Data stream engine 1402 may convert or adapt signals based on
protocol to a universal or otherwise processable state. For
instance, data stream engine 1402 may be programmed and interfaced
with a specialized protocol of interfaces 1303 or adapt to the
protocol detected by universal interface 1302. In this way data
stream engine 1402 may control or be able to configure signal
portions and connection type with interfaces 1302, 1303 etc., and
vice versa, in order to achieve full communicative connection. Data
stream engine 1402 may thus receive and process real-time signals
from several data sources and provide the same to data cluster
1525.
[0026] Data cluster 1525 includes at least one hardware processor
and associated memory such as a cache, transient memory, and
read-only memory, as well as necessary busses and input/output
ports, up to potentially several server farms and multiple
processors working in parallel. Storage in cluster 1525 may be a
dedicated drive or may be a partition of a general larger farm or
cloud in which relevant information from streams 1250, 1251, 1252,
etc. and/or device operations and raw data can be saved. This may
be, for example, random access memory, read only memory,
programmable read only memory, erasable programmable read only
memory, electronically erasable programmable read only memory,
flash memory, a hard disk, a processor cache, optical media, and/or
other non-transient computer readable media.

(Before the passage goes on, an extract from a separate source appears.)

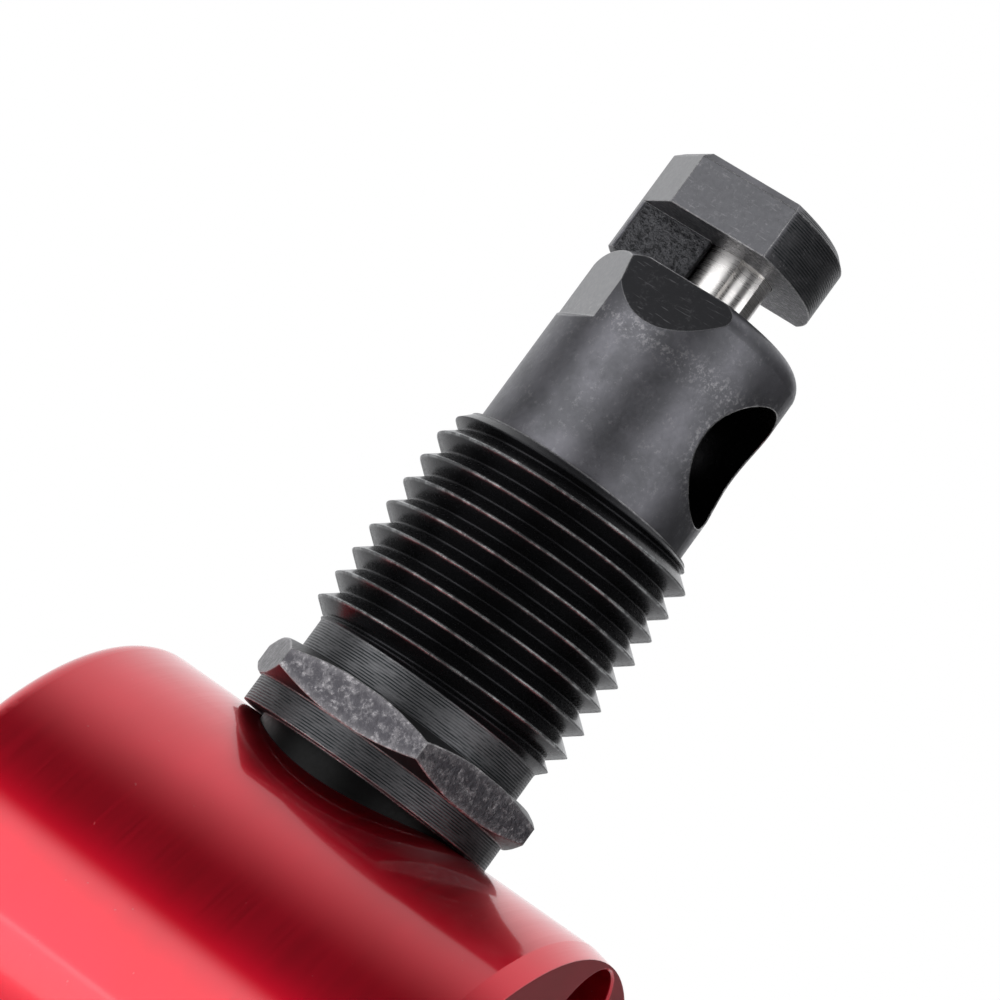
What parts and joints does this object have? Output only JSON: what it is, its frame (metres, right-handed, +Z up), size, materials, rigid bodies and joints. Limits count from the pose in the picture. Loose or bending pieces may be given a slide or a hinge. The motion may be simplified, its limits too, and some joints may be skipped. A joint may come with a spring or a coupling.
{
  "type": "double-headed sheet metal nibbler attachment",
  "caption": "Drill-driven sheet metal nibbler: a drum housing with a crank inside drives punches in die heads that swivel on opposite sides.",
  "frame": {"origin": "on the drive line, midway along the part of the shank that a chuck grips", "axes": "+X along the drive line to the closed front face, +Z up the upper head's axis, heads on the plane Y = 0"},
  "size_m": [0.0666, 0.0316, 0.1058],
  "materials": {
    "red_anodised": "polished, dyed red and anodised",
    "black_oxide": "turned and milled, black oxide",
    "punch_steel": "ground bright",
    "shaft_steel": "turned and ground",
    "bearing_steel": "ground and lapped",
    "spring_steel": "phosphated",
    "screw_steel": "black oxide",
    "bronze": "sintered, oiled",
    "seal_rubber": "moulded, matt"
  },
  "bodies": {
    "housing": {"housing": "red_anodised", "rear_cover": "red_anodised", "rear_cover_screws": "screw_steel", "lock_screws": "screw_steel", "front_bearing_outer": "bearing_steel", "rear_bush": "bronze", "shaft_seal": "seal_rubber"},
    "drive": {"drive_shaft": "shaft_steel", "front_bearing_inner": "bearing_steel", "shaft_circlip": "spring_steel", "roller_clip": "spring_steel"},
    "ball_set": {"front_bearing_balls": "bearing_steel", "front_bearing_cage": "bronze"},
    "roller": {"crank_roller": "bearing_steel"},
    "plunger": {"plunger": "shaft_steel"},
    "upper_punch": {"upper_punch": "punch_steel"},
    "lower_punch": {"lower_punch": "punch_steel"},
    "upper_head": {"upper_die_holder": "black_oxide", "upper_guide_bush": "bronze"},
    "lower_head": {"lower_die_holder": "black_oxide", "lower_guide_bush": "bronze"}
  },
  "joints": [
    {"name": "drive_spin", "type": "hinge", "parent": "housing", "child": "drive", "pos_m": [0, 0, 0], "axis": [1, 0, 0], "continuous": true},
    {"name": "ball_set_spin", "type": "hinge", "parent": "housing", "child": "ball_set", "pos_m": [0, 0, 0], "axis": [1, 0, 0], "continuous": true},
    {"name": "roller_spin", "type": "hinge", "parent": "drive", "child": "roller", "pos_m": [0.038, 0, 0.0018], "axis": [1, 0, 0], "continuous": true},
    {"name": "plunger_slide", "type": "slide", "parent": "housing", "child": "plunger", "axis": [0, 0, 1], "range_m": [-0.0036, 0]},
    {"name": "upper_head_swivel", "type": "hinge", "parent": "housing", "child": "upper_head", "pos_m": [0.038, 0, 0], "axis": [0, 0, 1], "continuous": true},
    {"name": "lower_head_swivel", "type": "hinge", "parent": "housing", "child": "lower_head", "pos_m": [0.038, 0, 0], "axis": [0, 0, 1], "continuous": true},
    {"name": "upper_punch_swivel", "type": "hinge", "parent": "plunger", "child": "upper_punch", "pos_m": [0.038, 0, 0], "axis": [0, 0, 1], "continuous": true},
    {"name": "lower_punch_swivel", "type": "hinge", "parent": "plunger", "child": "lower_punch", "pos_m": [0.038, 0, 0], "axis": [0, 0, 1], "continuous": true}
  ],
  "couplings": [
    {"joint": "ball_set_spin", "follows": "drive_spin", "ratio": 0.4},
    {"joint": "upper_punch_swivel", "follows": "upper_head_swivel", "ratio": 1},
    {"joint": "lower_punch_swivel", "follows": "lower_head_swivel", "ratio": 1}
  ]
}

[0027] Data cluster 1525 may categorize, organize, store, and/or
retrieve real-time and requested data provided from data stream
engine 1402 as well as previously-stored information. Data cluster
1525 may also control retrieval or querying of data streams 1252
acting as data sources by engine 1402 and/or interfaces 1302, 1303,
etc. In this way, data cluster 1525 may receive, monitor, and/or
request any type of data from local or remote data stores for
single-line network processing and analysis.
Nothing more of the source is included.